It was Monday, June 17th, 1940.
Along the French coast a bewildered, battered army had crowded the beaches and filled the little ports, waiting to be picked up and taken back across the Channel.
Lying off St Nazaire was the liner Lancastria, 16,000 tons of elegance and steel, in which more than four thousand men, packed into every suitable inch of space, could be carried to safety. Between seven and eight that morning, the first boats began to ferry their human cargoes out to the liner: airmen, pioneers, infantrymen, engineers, gunners, even 38 civilians.
Around the Lancastria a group of ships was lying, all too vulnerable in those shallow waters. The Oronsay had already been hit. Then, about four o’clock in the afternoon – “At eight bells at the end of the afternoon watch” – the Lancastria was struck by bombs, and turned over and sank.
This was, it is true, a maritime disaster of the first magnitude; and yet, such was a heroism and fortitude it evoked, it will always be remembered with a sense of national pride.

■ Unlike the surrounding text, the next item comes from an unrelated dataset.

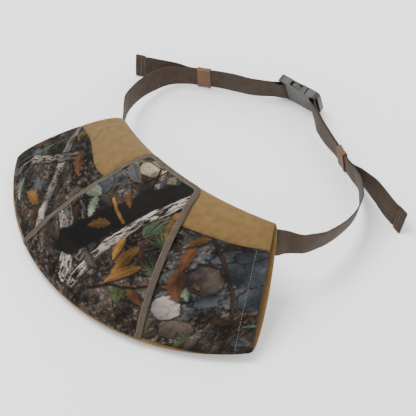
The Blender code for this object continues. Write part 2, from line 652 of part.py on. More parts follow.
def route_ups(points):
    """Width directions along a route: upright, leaned towards the middle of the loop."""
    lean = np.radians(np.array(points, dtype=float)[:, 3:])
    inward = (LOOP_MIDDLE - route(points)) * np.array([1.0, 1.0, 0.0])
    return UPRIGHT * np.cos(lean) + unit(inward) * np.sin(lean)


def spline(points, ups, step):
    """Centripetal Catmull-Rom curve through the points, sampled about every step.

    The width directions are blended with the same weights and squared up to the curve.
    """
    first = 2 * points[0] - points[1]
    last = 2 * points[-1] - points[-2]
    padded = np.vstack([first, points, last])
    padded_ups = np.vstack([ups[0], ups, ups[-1]])
    knots = np.concatenate([[0], np.cumsum(np.linalg.norm(np.diff(padded, axis=0), axis=1) ** 0.5)])
    line, width = [], []
    for i in range(1, len(padded) - 2):
        length = np.linalg.norm(padded[i + 1] - padded[i])
        count = max(1, int(round(length / step)))
        share = np.arange(count)[:, None] / count
        t0, t1, t2, t3 = knots[i - 1:i + 3]
        t = t1 + (t2 - t1) * share
        a1 = (t1 - t) / (t1 - t0) * padded[i - 1] + (t - t0) / (t1 - t0) * padded[i]
        a2 = (t2 - t) / (t2 - t1) * padded[i] + (t - t1) / (t2 - t1) * padded[i + 1]
        a3 = (t3 - t) / (t3 - t2) * padded[i + 1] + (t - t2) / (t3 - t2) * padded[i + 2]
        b1 = (t2 - t) / (t2 - t0) * a1 + (t - t0) / (t2 - t0) * a2
        b2 = (t3 - t) / (t3 - t1) * a2 + (t - t1) / (t3 - t1) * a3
        line.append((t2 - t) / (t2 - t1) * b1 + (t - t1) / (t2 - t1) * b2)
        width.append(padded_ups[i] * (1 - share) + padded_ups[i + 1] * share)
    line.append(padded[-2][None, :])
    width.append(padded_ups[-2][None, :])
    return np.vstack(line), square_up(np.vstack(line), np.vstack(width))


def tangents(line):
    return unit(np.gradient(line, axis=0))


def square_up(line, width):
    """Make the width directions unit length and square to the line."""
    along = tangents(line)
    return unit(width - along * np.sum(width * along, axis=1, keepdims=True))


def anchor_points(side):
    """Webbing sewn behind one end of the muff: points off the back panel and width directions."""
    inset = ANCHOR_INSET_RIGHT if side > 0 else ANCHOR_INSET_LEFT
    peel = ANCHOR_PEEL_RIGHT if side > 0 else ANCHOR_PEEL_LEFT
    places = side * (1 - (inset + ANCHOR_DEPTH * np.array([1.0, 0.5, 0.0])) / (TOP_WIDTH / 2))
    angle = 2 * math.pi - (ANCHOR_ANGLE_RIGHT if side > 0 else ANCHOR_ANGLE_LEFT)
    lift = -(ANCHOR_LIFT + WEB_THICK / 2) - np.array([0.0, 0.2, 1.0]) * peel
    points = muff_point(places, angle, lift)
    up = muff_point(places, angle + 0.05, lift) - muff_point(places, angle - 0.05, lift)
    return points, unit(up)


def doubled_middle(bar, side, turn, radius, keeper):
    """Middle line of the doubled webbing, from the bar's centre to the far end of the keeper."""
    bends = np.linspace(0, turn, 5)
    out = np.array([BAR_OUT, (BAR_OUT + TURN_OUT) / 2, *(TURN_OUT - radius * np.sin(bends))])
    along = np.array([0.0, 0.0, *(radius - radius * np.cos(bends))])
    start = buckle_point(bar + side * along, np.zeros_like(along), out)
    points = np.vstack([start, route(keeper)[::-1]])
    ups = np.vstack([np.tile(WIDE, (len(start), 1)), route_ups(keeper)[::-1]])
    return spline(points, ups, DOUBLED_STEP)


def strap_line(side, bar, turn, radius, run, keeper, tail):
    """Centre line and width directions of one length of webbing, from its anchor to its tail.

    The third value is the number of the point where the doubled stretch begins.
    """
    middle, ups = doubled_middle(bar, side, turn, radius, keeper)
    across = np.cross(tangents(middle), ups)
    if np.dot(across[0], -side * ALONG) < 0:
        across = -across
    travelled = np.concatenate([[0], np.cumsum(np.linalg.norm(np.diff(middle, axis=0), axis=1))])
    closed = (WEB_THICK + LAYER_GAP) / 2
    spread = WEB_CENTRE_RADIUS + (closed - WEB_CENTRE_RADIUS) * smooth(travelled / CLOSING_LENGTH)
    near = middle + across * spread[:, None]
    far = middle - across * spread[:, None]
    half_turn = np.linspace(0, math.pi, 9)[1:-1]
    loop_along = bar - side * WEB_CENTRE_RADIUS * np.cos(half_turn)
    loop = buckle_point(loop_along, np.zeros_like(half_turn), BAR_OUT + WEB_CENTRE_RADIUS * np.sin(half_turn))
    anchor, anchor_up = anchor_points(side)
    lead, lead_ups = spline(np.vstack([anchor, route(run), near[-1]]),
                            np.vstack([anchor_up, route_ups(run), ups[-1]]), WEB_STEP)
    end, end_ups = spline(np.vstack([far[-1], route(tail)]), np.vstack([ups[-1], route_ups(tail)]), WEB_STEP)
    line = np.vstack([lead[:-1], near[::-1], loop, far[:-1], end])
    width = np.vstack([lead_ups[:-1], ups[::-1], np.tile(WIDE, (len(loop), 1)), ups[:-1], end_ups])
    return line, square_up(line, width), len(lead) - 1


def ribbon(name, line, width, material, folded=False):
    """Sweep the webbing's rectangle along a centre line; a folded end is doubled in thickness."""
    across = np.cross(tangents(line), width)
    thick = np.full(len(line), WEB_THICK)
    from_end = np.linalg.norm(line - line[-1], axis=1)
    if folded:
        thick[from_end < TAIL_FOLD] = 2 * WEB_THICK
    wide = width * HALF_WEB
    deep = across * (thick / 2)[:, None]
    rings = np.stack([line - wide - deep, line + wide - deep, line + wide + deep, line - wide + deep], axis=1)
    vertices = rings.reshape(-1, 3)
    faces = []
    for i in range(len(line) - 1):
        for j in range(4):
            k = (j + 1) % 4
            faces.append((4 * i + j, 4 * i + k, 4 * i + 4 + k, 4 * i + 4 + j))
    faces.append((0, 1, 2, 3))
    last = 4 * (len(line) - 1)
    faces.append((last, last + 1, last + 2, last + 3))
    return add_object(name, vertices, faces, material)


def build_keeper(name, keeper, material):
    """Elastic loop round both layers, on the straight stretch of the doubled webbing."""
    points = route(keeper)
    centre = points[1]
    along = unit(points[2] - points[0])
    lean_up = route_ups(keeper)[1]
    up = unit(lean_up - along * np.dot(lean_up, along))
    deep = np.cross(along, up)
    inner = (HALF_WEB + KEEPER_CLEARANCE, WEB_THICK + LAYER_GAP / 2 + KEEPER_CLEARANCE)
    outer = (inner[0] + KEEPER_WALL, inner[1] + KEEPER_WALL)
    corners = ((-1, -1), (1, -1), (1, 1), (-1, 1))
    vertices = []
    for end in (-1, 1):
        for half_up, half_deep in (outer, inner):
            for a, b in corners:
                place = centre + along * end * KEEPER_LENGTH / 2
                vertices.append(place + up * a * half_up + deep * b * half_deep)
    faces = []
    for j in range(4):
        k = (j + 1) % 4
        faces.append((j, k, 8 + k, 8 + j))
        faces.append((4 + k, 4 + j, 12 + j, 12 + k))
        faces.append((k, j, 4 + j, 4 + k))
        faces.append((8 + j, 8 + k, 12 + k, 12 + j))
    return add_object(name, vertices, faces, material)


def build_belt(webbing, elastic):
    line, width, _ = strap_line(-1, -SOCKET_BAR, LEFT_TURN, LEFT_BEND, LEFT_RUN, LEFT_KEEPER, LEFT_TAIL)
    ribbon("left_strap", line, width, webbing, folded=True)
    line, width, doubled = strap_line(1, PLUG_BAR, RIGHT_TURN, RIGHT_BEND,
                                      RIGHT_RUN, RIGHT_KEEPER, RIGHT_TAIL)
    split_right_strap(line, width, doubled, webbing)
    build_keeper("left_keeper", LEFT_KEEPER, elastic)
    build_keeper("right_keeper", RIGHT_KEEPER, elastic)


def split_right_strap(line, width, doubled, webbing):
    """The stretch between the keeper and the plug is its own node, because it gives way."""
    points = route(RIGHT_KEEPER)
    along = unit(points[2] - points[0])
    cut = points[1] + along * (KEEPER_LENGTH / 2 + KEEPER_TRAVEL + KEEPER_MARGIN)
    beyond = (line - cut) @ along > 0
    beyond[:doubled] = False
    ids = np.flatnonzero(beyond)
    start, stop = ids[0], ids[-1]
    share = GAP / np.linalg.norm(line[start] - line[start - 1])
    run_end = line[start] + (line[start - 1] - line[start]) * share
    share = GAP / np.linalg.norm(line[stop + 1] - line[stop])
    tail_start = line[stop] + (line[stop + 1] - line[stop]) * share
    ribbon("right_strap_run", np.vstack([line[:start], run_end]), width[:start + 1], webbing)
    ribbon("right_strap_loop", line[start:stop + 1], width[start:stop + 1], webbing)
    ribbon("right_strap_tail", np.vstack([tail_start, line[stop + 1:]]), width[stop:], webbing, folded=True)


def centre_on_floor():
    """Move the model so that the origin is under the middle of its box, on the floor.

    Returns how far it was moved.
    """
    bpy.context.view_layer.update()
    parts = [item for item in bpy.data.objects if not item.hide_render]
    corners = []
    for item in parts:
        places = np.empty(len(item.data.vertices) * 3)
        item.data.vertices.foreach_get("co", places)
        places = places.reshape(-1, 3)
        corners += [places.min(axis=0), places.max(axis=0)]
    low, high = np.min(corners, axis=0), np.max(corners, axis=0)
    shift = np.array([-(low[0] + high[0]) / 2, -(low[1] + high[1]) / 2, -low[2]])
    for item in bpy.data.objects:
        places = np.empty(len(item.data.vertices) * 3)
        item.data.vertices.foreach_get("co", places)
        places = (places.reshape(-1, 3) + shift).ravel()
        item.data.vertices.foreach_set("co", places)
        item.data.update()
    return shift


def set_origin(name, place):
    """Put a moving piece's origin on its joint's axis and leave its shape where it is."""
    item = bpy.data.objects[name]
    item.data.transform(Matrix.Translation(-Vector(place)))
    item.location = place


def set_moving_origins(shift):
    set_origin("buckle_plug", BUCKLE_ORIGIN + shift)
    for name, side in (("release_arm_upper", 1), ("release_arm_lower", -1)):
        set_origin(name, buckle_point(KNUCKLE_INSET, side * ARM_ROOT_WIDE, 0.0) + shift)
    set_origin("left_keeper", route(LEFT_KEEPER)[1] + shift)
    set_origin("right_keeper", route(RIGHT_KEEPER)[1] + shift)


def build():
    clear_scene()
    camo = make_material("camo_polyester", (0.10, 0.09, 0.07), 0.85)
    tan = make_material("tan_fleece", (0.32, 0.20, 0.09), 0.9)
    fleece = make_material("lining_fleece", (0.28, 0.17, 0.08), 0.95)
    wadding = make_material("wadding", (0.7, 0.7, 0.68), 0.95)
    grosgrain = make_material("grosgrain_tape", (0.15, 0.12, 0.10), 0.8)
    webbing = make_material("brown_webbing", (0.07, 0.05, 0.04), 0.75)
    elastic = make_material("tan_elastic", (0.22, 0.14, 0.10), 0.8)
    plastic = make_material("olive_acetal", (0.08, 0.075, 0.06), 0.45)
    build_front(camo, tan)
    build_back(tan)
    build_inside(wadding, fleece)
    build_pocket(camo, grosgrain)
    build_socket(plastic)
    build_plug(plastic)
    build_arms(plastic)
    build_belt(webbing, elastic)
    set_moving_origins(centre_on_floor())


build()
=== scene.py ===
"""Looks of a padded hand muff with a front pocket and a webbing waist belt.

The muff's skins are worked out from one curved middle surface and a simulated padding. Its printed
cloth is painted point by point with leaves, bark, stones and needles of a made-up woodland. The
belt, keepers, tapes and stitches are profiles carried along paths. All lengths are in metres.
"""

import logging
import math
from dataclasses import dataclass
from enum import Enum
from typing import Callable, Optional, Sequence

import bmesh
import bpy
import numpy as np
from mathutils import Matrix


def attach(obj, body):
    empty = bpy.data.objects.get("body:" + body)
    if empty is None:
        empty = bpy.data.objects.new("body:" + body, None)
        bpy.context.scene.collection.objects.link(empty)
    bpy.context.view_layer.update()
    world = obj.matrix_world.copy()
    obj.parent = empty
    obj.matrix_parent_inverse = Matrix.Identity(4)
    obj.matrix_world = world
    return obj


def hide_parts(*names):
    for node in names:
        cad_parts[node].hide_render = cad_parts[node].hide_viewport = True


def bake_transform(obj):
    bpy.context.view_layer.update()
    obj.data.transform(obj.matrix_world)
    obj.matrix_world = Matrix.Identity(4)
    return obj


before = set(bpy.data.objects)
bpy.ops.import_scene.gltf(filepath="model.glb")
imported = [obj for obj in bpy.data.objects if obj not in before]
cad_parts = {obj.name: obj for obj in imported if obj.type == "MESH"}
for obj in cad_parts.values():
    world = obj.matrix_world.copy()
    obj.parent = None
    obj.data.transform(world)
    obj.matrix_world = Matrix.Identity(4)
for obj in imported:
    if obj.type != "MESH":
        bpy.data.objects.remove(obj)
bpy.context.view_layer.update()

logging.basicConfig(level=logging.INFO, format="%(message)s")
LOG = logging.getLogger("muff")

MM = 0.001
Array = np.ndarray


class Side(Enum):
    """The muff's two ends, as seen from the front."""

    LEFT = -1
    RIGHT = 1


# ---- small tools ----------------------------------------------------------------------------
def smooth(value: Array) -> Array:
    """Blend from 0 to 1 with level ends: 3 t squared minus 2 t cubed."""
    value = np.clip(value, 0.0, 1.0)
    return value * value * (3 - 2 * value)


def unit(vectors: Array) -> Array:
    """Scale vectors to length one."""
    return vectors / np.maximum(np.linalg.norm(vectors, axis=-1, keepdims=True), 1e-12)


def travelled(line: Array) -> Array:
    """Distance along a line of points, from its first point."""
    steps = np.linalg.norm(np.diff(line, axis=0), axis=1)
    return np.concatenate([[0.0], np.cumsum(steps)])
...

Geoffrey Bond tells the whole story for the first time. He follows individuals and units across France to St Nazaire; he tells what these people were doing when the bomb struck; he follows them into the water, and for the lucky ones, to England and safety.
All records of the Lancastria Survivors’ Association had been opened to him. In addition, he has personally interviewed hundreds of men of all units who were there. His story is factual, intensely moving, gripping. As the tension mounts, page by page, here, in clear, compelling prose, is the very stuff of war. A full record of tragedy, irony, infamy and human bravery.